Problem requirements> Repeat exactly, and only, the lines from the one that contains "yoke_bolt_sleeves();" through the one that contains "if empty is", both ends included.

>> start Data for processing

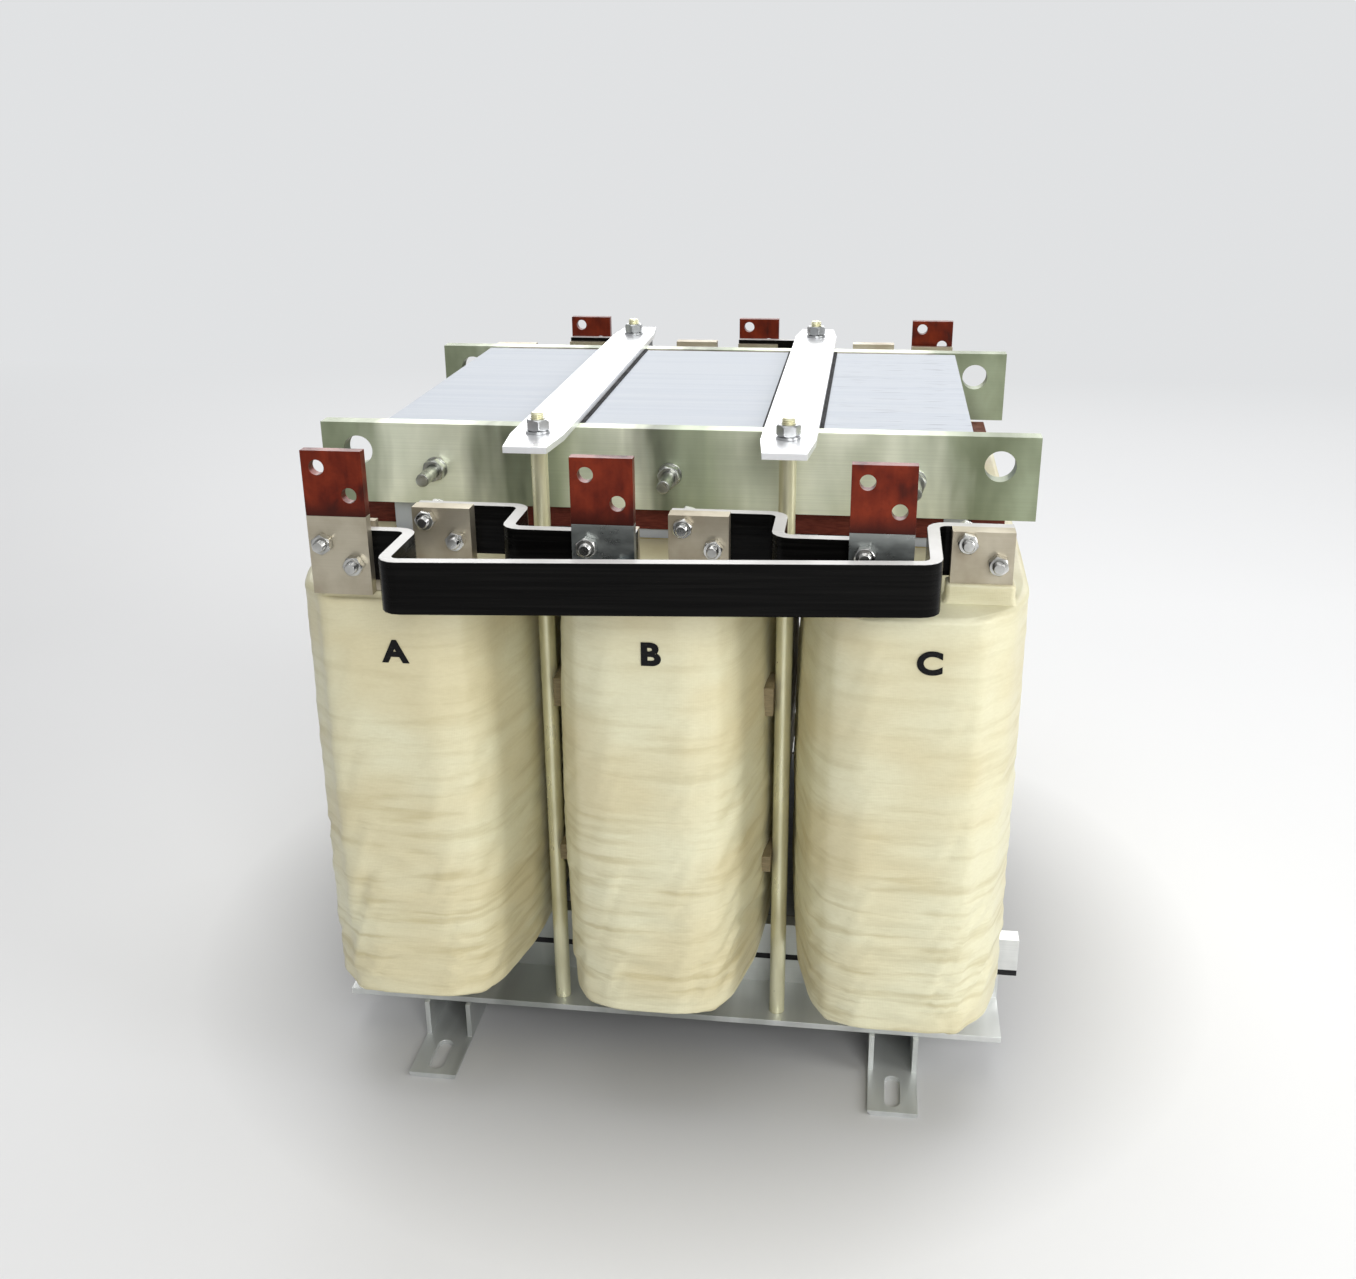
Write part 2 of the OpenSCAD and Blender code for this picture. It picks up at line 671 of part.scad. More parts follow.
module riser(j, top) {
    difference() {
        box([j[0] - bar_w / 2, -riser_out, wind_top], [j[0] + bar_w / 2, -riser_in, top]);
        stud_holes(j);
    }
}
module inner_leads() {
    color([0.68, 0.66, 0.62]) for (k = [0, 1], i = [0, 1, 2]) on_side(k)
        short_lead(short_joint(i, k), (k == 0 ? lead_top : rear_lead_top) - (i == 2 ? long_lead_drop : 0));
}
module short_lead(j, top) {
    difference() {
        box([j[0] - bar_w / 2, -lead_y, wind_top], [j[0] + bar_w / 2, -lead_in, top]);
        stud_holes(j);
    }
}

// Links
module link_bar(path, z, from, to) {
    color([0.03, 0.03, 0.03]) difference() {
        translate([0, 0, z]) linear_extrude(height = link_h) polygon(bent_bar(path, link_t, link_bend));
        stud_holes(from);
        stud_holes(to);
    }
}
module short_link(i, k) {
    from = short_joint(i, k);
    to = tall_joint(i + 1, k);
    x = limb_xs[i] + step_x;
    on_side(k) link_bar([[from[0] - bar_w / 2, -inner_link_y], [x, -inner_link_y], [x, -outer_link_y],
        [to[0] + bar_w / 2, -outer_link_y]], link_zs[k], from, to);
}
module long_link(k) {
    from = tall_joint(0, k);
    to = short_joint(2, k);
    half = link_t / 2;
    on_side(k) link_bar([[from[0] - bar_w / 2, -outer_link_y], [half - long_left_x, -outer_link_y],
        [half - long_left_x, half - long_left_y], [long_right_x - half, half - long_right_y],
        [long_right_x - half, -inner_link_y], [to[0] + bar_w / 2, -inner_link_y]], long_link_z, from, to);
}

// Terminal bolts with their heads at the back, with nuts and washers
module at_studs() {
    for (k = [0, 1], i = [0, 1, 2], j = [tall_joint(i, k), short_joint(i, k)], s = signs)
        on_side(k) translate([j[0] + s * hole_dx / 2, 0, j[3] - s * hole_dz / 2]) {
            $front = j[1];
            $back = j[2];
            children();
        }
}
stud_washer_t = washer_t_share * stud_d;
module terminal_bolts() {
    color([0.72, 0.73, 0.74]) at_studs() {
        along_y(0, -$front - stud_washer_t - nut_h_share * stud_d - stud_end, fit_gap - $back + stud_washer_t,
            0, stud_d / 2);
        facing_front(0, -$back + stud_washer_t + nut_h_share * stud_d, 0)
            cylinder(r = nut_share * stud_d / 2 / cos(30), h = nut_h_share * stud_d, $fn = 6);
    }
}
module terminal_nuts() {
    color([0.78, 0.78, 0.77]) at_studs() {
        facing_front(0, -$front - stud_washer_t, 0) nut(stud_d);
        facing_front(0, -$front, 0) washer(stud_d);
        facing_front(0, -$back + stud_washer_t, 0) washer(stud_d);
    }
}

top_yoke();
bottom_yoke();
limb(0);  // limb_a
limb(1);  // limb_b
limb(2);  // limb_c
air_gap_spacers();
winding(0);  // coil_a_winding
winding(1);  // coil_b_winding
winding(2);  // coil_c_winding
wrap(0);  // coil_a_wrap
wrap(1);  // coil_b_wrap
wrap(2);  // coil_c_wrap
coil_formers();
duct_sticks();
top_coil_blocks();
bottom_coil_boards();
coil_spacers();
upper_clamp_front();
upper_clamp_rear();
lower_clamp_front();
lower_clamp_rear();
base_rail_front();
base_rail_rear();
clamp_insulation();
rail_strips();
yoke_pads();
strap_left();
strap_right();
strap_insulation();
tie_rods();
tie_rod_nuts();
tie_rod_washers();
yoke_bolts();
yoke_bolt_nuts();
yoke_bolt_washers();
yoke_bolt_sleeves();
foot_left();
foot_right();
terminal_copper(0, 0);  // terminal_copper_a_front
terminal_copper(1, 0);  // terminal_copper_b_front
terminal_copper(2, 0);  // terminal_copper_c_front
terminal_copper(2, 1);  // terminal_copper_a_rear
terminal_copper(1, 1);  // terminal_copper_b_rear
terminal_copper(0, 1);  // terminal_copper_c_rear
terminal_alum(0, 0);  // terminal_alum_a_front
terminal_alum(1, 0);  // terminal_alum_b_front
terminal_alum(2, 0);  // terminal_alum_c_front
terminal_alum(2, 1);  // terminal_alum_a_rear
terminal_alum(1, 1);  // terminal_alum_b_rear
terminal_alum(0, 1);  // terminal_alum_c_rear
outer_leads();
inner_leads();
short_link(0, 0);  // link_ab_front
short_link(1, 0);  // link_bc_front
long_link(0);  // link_ca_front
short_link(1, 1);  // link_ab_rear
short_link(0, 1);  // link_bc_rear
long_link(1);  // link_ca_rear
terminal_bolts();
terminal_nuts();
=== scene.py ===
"""Looks of a three-phase dry-type iron-core reactor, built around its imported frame. All lengths are in metres."""

import logging
import math
from collections.abc import Callable, Iterator
from contextlib import contextmanager
from dataclasses import dataclass, field
from enum import Enum

import bpy
from mathutils import Matrix, Vector, noise


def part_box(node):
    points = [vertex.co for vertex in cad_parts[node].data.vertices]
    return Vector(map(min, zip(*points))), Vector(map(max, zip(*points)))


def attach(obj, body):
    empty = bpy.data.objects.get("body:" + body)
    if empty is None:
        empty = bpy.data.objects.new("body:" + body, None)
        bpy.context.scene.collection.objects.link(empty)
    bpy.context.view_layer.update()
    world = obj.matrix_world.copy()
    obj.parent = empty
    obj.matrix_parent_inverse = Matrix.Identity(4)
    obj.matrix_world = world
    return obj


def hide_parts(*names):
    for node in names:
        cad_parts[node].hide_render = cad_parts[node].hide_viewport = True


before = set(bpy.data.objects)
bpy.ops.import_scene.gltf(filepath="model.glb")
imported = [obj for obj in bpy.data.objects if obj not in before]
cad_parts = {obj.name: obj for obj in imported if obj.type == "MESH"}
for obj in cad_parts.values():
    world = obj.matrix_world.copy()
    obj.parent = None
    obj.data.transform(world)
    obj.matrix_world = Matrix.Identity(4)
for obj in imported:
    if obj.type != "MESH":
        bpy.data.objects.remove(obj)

LOG = logging.getLogger("reactor")
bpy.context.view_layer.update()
ROOT = "root"
# From the middle of one coil to the next
COIL_PITCH = 0.174
# Pitch of the M10 threads on rods and yoke bolts, and bore of their nuts and washers
M10_PITCH = 0.0015
M10_BORE = 0.0102

# Scale of a wave texture at which one rib is one unit wide
ONE_RIB = 0.3142

Colour = tuple[float, float, float]
Triple = tuple[float, float, float]
Point = tuple[float, float]


class Phase(Enum):
    """The three phases, by the order of their coils along X."""

    A = -1
    B = 0
    C = 1


class End(Enum):
    """The two long sides of the reactor, by the sign of Y."""

    FRONT = -1
    REAR = 1


class Slot(Enum):
    """The record's material slots."""

    CORE = "core_steel"
    BOARD = "glass_board"
    WINDING = "winding_aluminium"
    TAPE = "cotton_tape"
    RED = "red_board"
    ZINC = "zinc_plate"
    BLACK = "black_insulation"
    STRAP = "bright_strap"
    ROD = "yellow_zinc"
    FASTENER = "fastener_steel"
    COPPER = "copper_bar"
    LEAD = "lead_aluminium"
    LINK = "black_link"


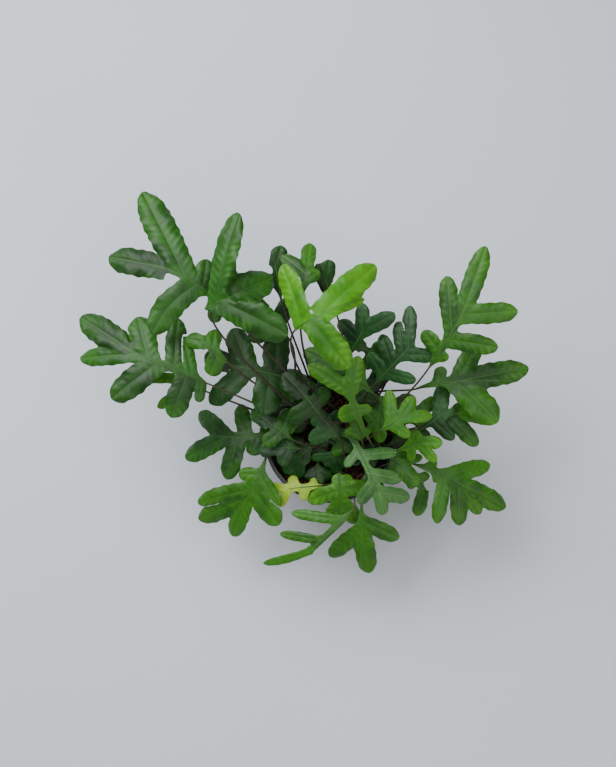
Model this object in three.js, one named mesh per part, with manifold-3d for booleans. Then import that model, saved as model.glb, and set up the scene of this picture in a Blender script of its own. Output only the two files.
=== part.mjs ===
// A kangaroo fern in a black nursery pot: thin lobed fronds on wiry stalks that stand
// in holes in the potting soil. Millimetres, +Z up. The origin is the middle of the
// pot's underside. Headings are degrees from +X towards +Y, seen from above.
import * as THREE from 'three';
import { mergeVertices } from 'three/addons/utils/BufferGeometryUtils.js';
import Module from 'manifold-3d';

const pot = {
  height: 95,
  rimRadius: 60,
  rimDepth: 9,
  rimLip: 2.4,
  rimSlope: 0.6,
  baseRadius: 43,
  wall: 1.4,
  floor: 1.8,
  edgeRound: 1.2,
  facets: 40,
  drainHoles: 6,
  drainRadius: 4,
  drainCircle: 27,
  drainFacets: 10,
};

const soil = {
  top: 85,
  clearance: 0.3,
};

// A stalk is a six-sided rod: foot radius in the soil, neck radius where the blade starts.
const stalk = {
  footDepth: 6,
  collar: 1.5,
  footRadius: 1.35,
  neckRadius: 1.05,
  rings: 4,
  holeGap: 0.35,
  rise: 0.45,
  approach: 0.32,
};

// Half thicknesses of the blade, and how its lobes are shaped.
const blade = {
  ribHalf: 0.95,
  ribEndHalf: 0.55,
  veinHalf: 0.5,
  marginHalf: 0.4,
  baseShare: 0.78,
  widestFrom: 0.5,
  taperPower: 3.2,
  taperRound: 0.6,
  droop: 0.2,
  droopRange: [0.7, 1.3],
  cup: 0.22,
  wave: 0.07,
  waveLength: 21,
  wavePhase: 1.3,
  veinSteps: 30,
  leastShare: 0.3,
  sinusStart: 3,
  sinusStep: 0.5,
  sinusGap: 0.8,
  sinusReach: 0.6,
  wingGap: 3,
  wing: 1.8,
  neckLength: 4,
};

// Where the cross-sections of a lobe lie, as shares of its free length.
const longRows = [0.2, 0.5, 0.78, 0.94];
const shortRows = [0.3, 0.65, 0.92];
const shortLobe = 31;

const leafLook = { roughness: 0.42, metalness: 0 };
const toneColours = {
  dark: 0x2f5c33,
  deep: 0x23452a,
  mid: 0x4c7d36,
  bright: 0x84a835,
  yellow: 0xb0bb49,
  blue: 0x2d574c,
  pale: 0x8ba67c,
};
const potColour = 0x161616;
const soilColour = 0x3a2417;

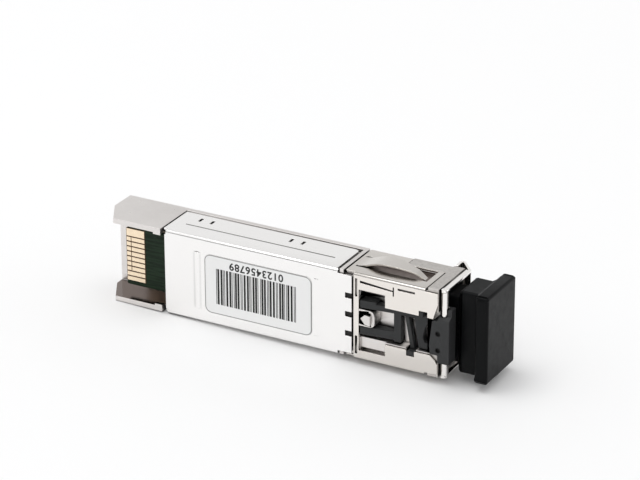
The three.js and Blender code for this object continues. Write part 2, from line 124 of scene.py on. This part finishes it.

>> end Data for processing

Finished exercise>
yoke_bolt_sleeves();
foot_left();
foot_right();
terminal_copper(0, 0);  // terminal_copper_a_front
terminal_copper(1, 0);  // terminal_copper_b_front
terminal_copper(2, 0);  // terminal_copper_c_front
terminal_copper(2, 1);  // terminal_copper_a_rear
terminal_copper(1, 1);  // terminal_copper_b_rear
terminal_copper(0, 1);  // terminal_copper_c_rear
terminal_alum(0, 0);  // terminal_alum_a_front
terminal_alum(1, 0);  // terminal_alum_b_front
terminal_alum(2, 0);  // terminal_alum_c_front
terminal_alum(2, 1);  // terminal_alum_a_rear
terminal_alum(1, 1);  // terminal_alum_b_rear
terminal_alum(0, 1);  // terminal_alum_c_rear
outer_leads();
inner_leads();
short_link(0, 0);  // link_ab_front
short_link(1, 0);  // link_bc_front
long_link(0);  // link_ca_front
short_link(1, 1);  // link_ab_rear
short_link(0, 1);  // link_bc_rear
long_link(1);  // link_ca_rear
terminal_bolts();
terminal_nuts();
=== scene.py ===
"""Looks of a three-phase dry-type iron-core reactor, built around its imported frame. All lengths are in metres."""

import logging
import math
from collections.abc import Callable, Iterator
from contextlib import contextmanager
from dataclasses import dataclass, field
from enum import Enum

import bpy
from mathutils import Matrix, Vector, noise


def part_box(node):
    points = [vertex.co for vertex in cad_parts[node].data.vertices]
    return Vector(map(min, zip(*points))), Vector(map(max, zip(*points)))


def attach(obj, body):
    empty = bpy.data.objects.get("body:" + body)
    if empty is None:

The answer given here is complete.